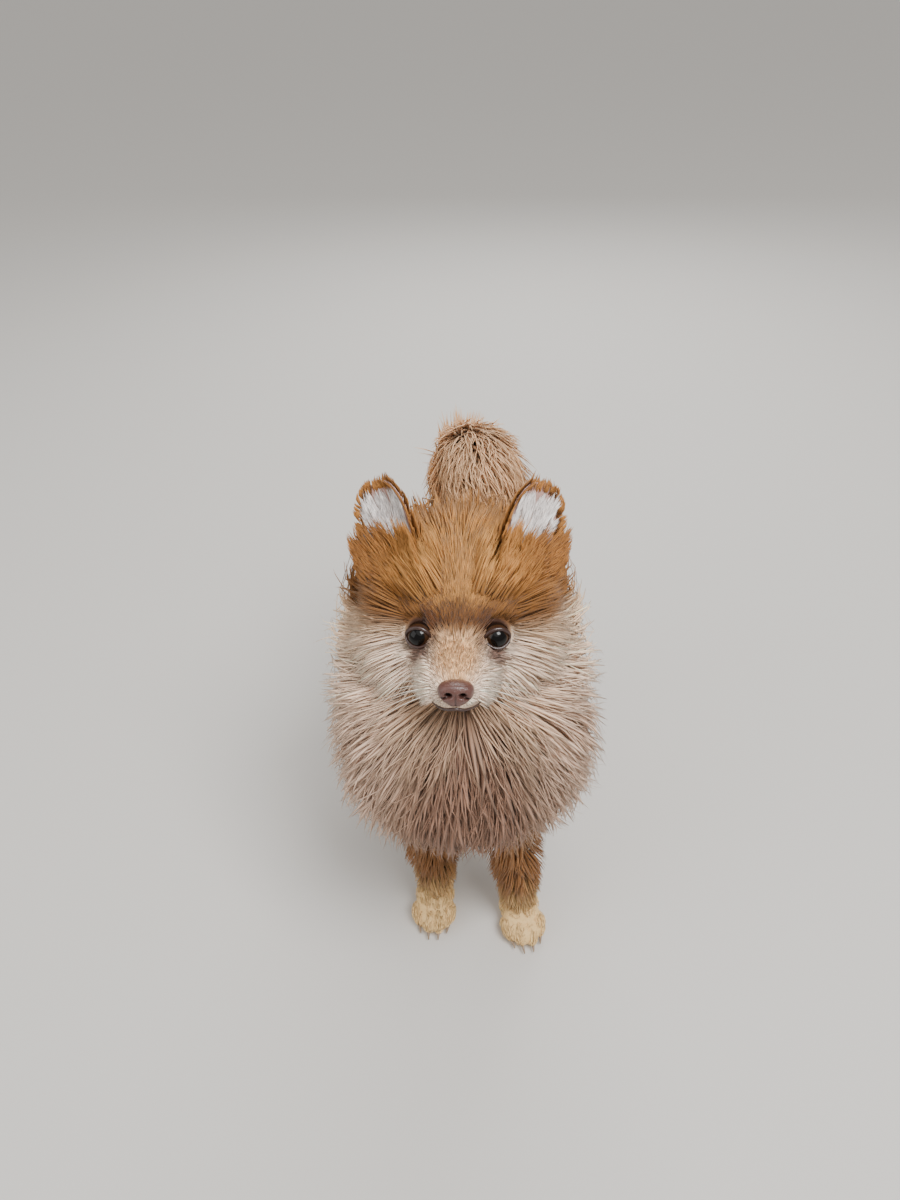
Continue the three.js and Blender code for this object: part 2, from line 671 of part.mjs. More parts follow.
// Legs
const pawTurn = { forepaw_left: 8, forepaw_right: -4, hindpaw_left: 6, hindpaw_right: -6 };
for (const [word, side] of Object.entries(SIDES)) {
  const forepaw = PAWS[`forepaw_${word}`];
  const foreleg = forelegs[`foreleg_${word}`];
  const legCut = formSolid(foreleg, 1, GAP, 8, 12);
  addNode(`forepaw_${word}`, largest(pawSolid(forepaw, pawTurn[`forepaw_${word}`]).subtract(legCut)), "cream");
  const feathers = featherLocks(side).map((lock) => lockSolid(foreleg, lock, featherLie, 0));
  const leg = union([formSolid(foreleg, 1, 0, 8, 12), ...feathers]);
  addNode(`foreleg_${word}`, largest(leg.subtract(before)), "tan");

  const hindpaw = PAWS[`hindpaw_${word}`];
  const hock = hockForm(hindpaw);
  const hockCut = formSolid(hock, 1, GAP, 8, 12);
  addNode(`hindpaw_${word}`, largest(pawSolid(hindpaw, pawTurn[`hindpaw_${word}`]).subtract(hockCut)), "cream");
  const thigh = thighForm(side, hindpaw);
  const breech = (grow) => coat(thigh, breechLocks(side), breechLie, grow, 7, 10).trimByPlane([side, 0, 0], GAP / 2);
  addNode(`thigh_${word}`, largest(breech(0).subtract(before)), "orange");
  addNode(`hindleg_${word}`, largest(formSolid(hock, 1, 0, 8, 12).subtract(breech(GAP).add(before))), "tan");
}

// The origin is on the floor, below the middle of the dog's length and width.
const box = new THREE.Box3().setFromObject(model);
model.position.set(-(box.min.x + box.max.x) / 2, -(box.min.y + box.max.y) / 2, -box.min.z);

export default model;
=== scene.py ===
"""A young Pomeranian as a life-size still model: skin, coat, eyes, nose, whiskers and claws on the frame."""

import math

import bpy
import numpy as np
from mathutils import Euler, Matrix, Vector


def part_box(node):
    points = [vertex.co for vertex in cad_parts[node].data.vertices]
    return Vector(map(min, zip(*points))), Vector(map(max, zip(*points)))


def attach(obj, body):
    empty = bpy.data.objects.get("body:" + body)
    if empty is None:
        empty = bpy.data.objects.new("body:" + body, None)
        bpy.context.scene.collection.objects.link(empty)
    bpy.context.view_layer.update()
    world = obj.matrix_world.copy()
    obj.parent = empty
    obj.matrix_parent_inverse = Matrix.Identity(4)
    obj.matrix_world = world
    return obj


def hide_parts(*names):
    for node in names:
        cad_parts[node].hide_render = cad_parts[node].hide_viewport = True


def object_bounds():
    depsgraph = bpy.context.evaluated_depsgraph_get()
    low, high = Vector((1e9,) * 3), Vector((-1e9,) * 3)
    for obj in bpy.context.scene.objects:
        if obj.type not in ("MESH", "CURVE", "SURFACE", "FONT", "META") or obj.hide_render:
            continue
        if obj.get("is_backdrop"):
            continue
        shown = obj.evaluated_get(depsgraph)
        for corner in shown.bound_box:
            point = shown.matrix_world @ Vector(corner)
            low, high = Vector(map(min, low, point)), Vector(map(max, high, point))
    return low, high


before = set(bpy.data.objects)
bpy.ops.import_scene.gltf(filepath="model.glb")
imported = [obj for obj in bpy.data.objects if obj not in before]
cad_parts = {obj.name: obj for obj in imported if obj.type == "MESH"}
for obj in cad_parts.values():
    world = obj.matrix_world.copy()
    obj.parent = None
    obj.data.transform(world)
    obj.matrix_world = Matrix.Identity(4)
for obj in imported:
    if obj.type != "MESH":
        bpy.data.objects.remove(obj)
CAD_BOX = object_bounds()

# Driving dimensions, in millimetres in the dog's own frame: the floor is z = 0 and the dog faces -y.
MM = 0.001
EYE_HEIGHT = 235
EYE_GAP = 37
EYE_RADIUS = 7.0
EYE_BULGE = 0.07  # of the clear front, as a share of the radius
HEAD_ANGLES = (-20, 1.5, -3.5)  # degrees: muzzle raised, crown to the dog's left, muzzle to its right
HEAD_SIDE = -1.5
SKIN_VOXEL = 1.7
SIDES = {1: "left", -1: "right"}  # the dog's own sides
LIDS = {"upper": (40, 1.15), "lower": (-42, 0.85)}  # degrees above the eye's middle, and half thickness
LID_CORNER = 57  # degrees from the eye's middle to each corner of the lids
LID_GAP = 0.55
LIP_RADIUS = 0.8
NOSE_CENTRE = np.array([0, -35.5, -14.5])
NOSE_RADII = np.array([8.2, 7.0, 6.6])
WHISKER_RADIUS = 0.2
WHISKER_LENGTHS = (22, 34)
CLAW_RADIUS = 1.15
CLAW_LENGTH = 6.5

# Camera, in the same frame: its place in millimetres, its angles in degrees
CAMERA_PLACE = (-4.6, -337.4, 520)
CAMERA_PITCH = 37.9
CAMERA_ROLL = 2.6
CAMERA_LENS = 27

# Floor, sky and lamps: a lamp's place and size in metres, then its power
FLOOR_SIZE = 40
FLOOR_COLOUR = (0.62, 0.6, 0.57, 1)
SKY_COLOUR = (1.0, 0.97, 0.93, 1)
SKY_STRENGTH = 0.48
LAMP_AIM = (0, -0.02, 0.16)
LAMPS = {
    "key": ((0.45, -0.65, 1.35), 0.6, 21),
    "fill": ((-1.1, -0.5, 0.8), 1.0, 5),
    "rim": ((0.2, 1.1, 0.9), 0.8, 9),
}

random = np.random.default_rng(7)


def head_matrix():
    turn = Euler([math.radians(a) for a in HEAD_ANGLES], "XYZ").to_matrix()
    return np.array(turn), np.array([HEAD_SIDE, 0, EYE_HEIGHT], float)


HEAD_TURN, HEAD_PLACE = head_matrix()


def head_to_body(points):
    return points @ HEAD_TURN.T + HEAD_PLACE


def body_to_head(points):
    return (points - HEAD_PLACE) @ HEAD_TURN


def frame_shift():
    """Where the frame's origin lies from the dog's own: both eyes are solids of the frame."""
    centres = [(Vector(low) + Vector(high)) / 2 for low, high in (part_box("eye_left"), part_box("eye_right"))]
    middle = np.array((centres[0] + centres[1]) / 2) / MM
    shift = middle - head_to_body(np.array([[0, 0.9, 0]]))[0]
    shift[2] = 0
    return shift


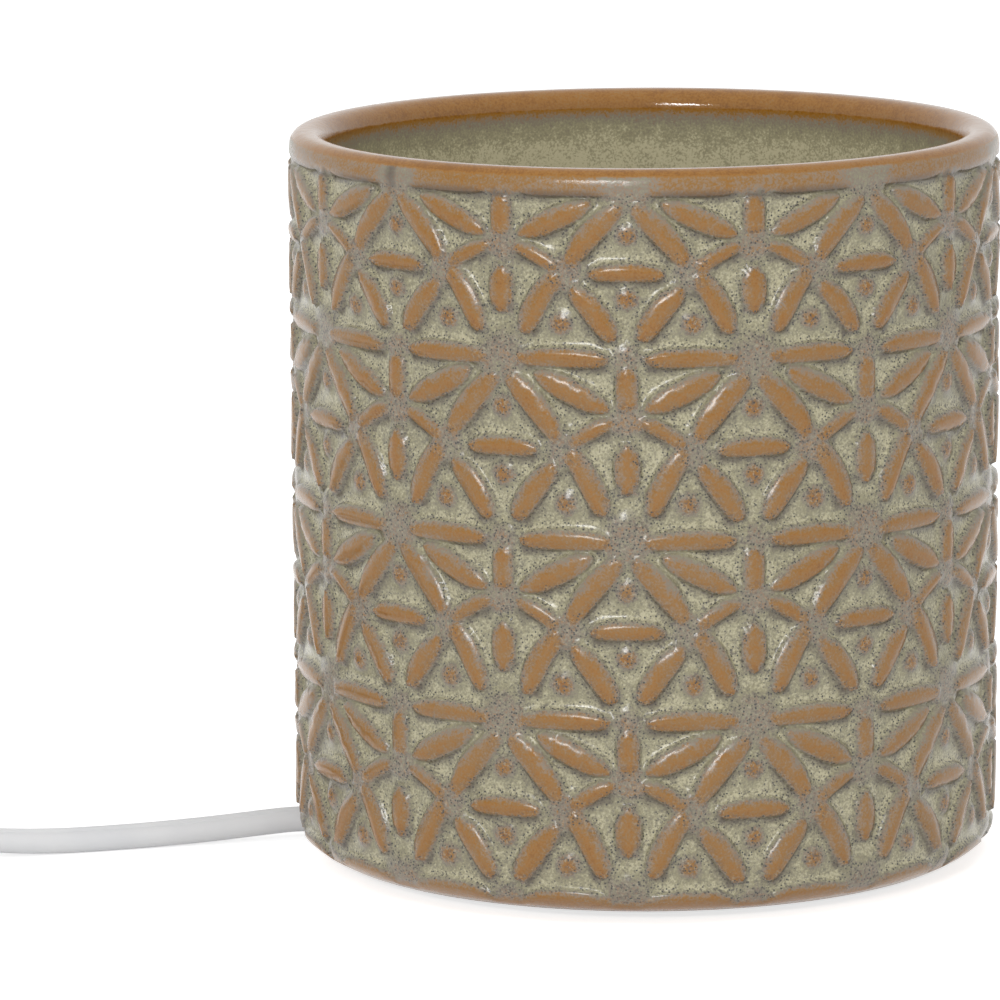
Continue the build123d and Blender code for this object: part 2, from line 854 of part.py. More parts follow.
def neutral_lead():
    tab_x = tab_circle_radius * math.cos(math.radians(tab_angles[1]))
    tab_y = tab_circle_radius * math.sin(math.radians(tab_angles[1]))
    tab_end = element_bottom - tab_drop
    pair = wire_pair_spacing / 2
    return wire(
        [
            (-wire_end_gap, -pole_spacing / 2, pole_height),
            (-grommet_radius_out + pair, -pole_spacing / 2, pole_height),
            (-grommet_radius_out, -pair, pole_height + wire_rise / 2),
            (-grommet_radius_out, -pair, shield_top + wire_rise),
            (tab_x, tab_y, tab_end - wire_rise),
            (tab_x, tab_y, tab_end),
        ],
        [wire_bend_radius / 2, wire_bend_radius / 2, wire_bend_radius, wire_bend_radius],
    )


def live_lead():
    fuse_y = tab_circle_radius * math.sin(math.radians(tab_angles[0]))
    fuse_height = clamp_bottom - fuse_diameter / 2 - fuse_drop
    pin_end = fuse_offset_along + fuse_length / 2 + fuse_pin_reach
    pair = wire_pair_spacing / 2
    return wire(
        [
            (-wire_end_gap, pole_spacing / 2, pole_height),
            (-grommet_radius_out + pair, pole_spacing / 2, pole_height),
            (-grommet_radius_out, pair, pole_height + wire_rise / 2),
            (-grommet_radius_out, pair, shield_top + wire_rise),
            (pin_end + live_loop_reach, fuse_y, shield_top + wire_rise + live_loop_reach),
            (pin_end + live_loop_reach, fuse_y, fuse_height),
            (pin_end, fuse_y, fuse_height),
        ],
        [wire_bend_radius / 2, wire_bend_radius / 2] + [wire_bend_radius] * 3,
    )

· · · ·

* What you should do *
Only the lines from the one containing "length and width." to the one containing "obj.parent = empty" are to be printed, both ends included, exactly as written.

* The result *
// The origin is on the floor, below the middle of the dog's length and width.
const box = new THREE.Box3().setFromObject(model);
model.position.set(-(box.min.x + box.max.x) / 2, -(box.min.y + box.max.y) / 2, -box.min.z);

export default model;
=== scene.py ===
"""A young Pomeranian as a life-size still model: skin, coat, eyes, nose, whiskers and claws on the frame."""

import math

import bpy
import numpy as np
from mathutils import Euler, Matrix, Vector


def part_box(node):
    points = [vertex.co for vertex in cad_parts[node].data.vertices]
    return Vector(map(min, zip(*points))), Vector(map(max, zip(*points)))


def attach(obj, body):
    empty = bpy.data.objects.get("body:" + body)
    if empty is None:
        empty = bpy.data.objects.new("body:" + body, None)
        bpy.context.scene.collection.objects.link(empty)
    bpy.context.view_layer.update()
    world = obj.matrix_world.copy()
    obj.parent = empty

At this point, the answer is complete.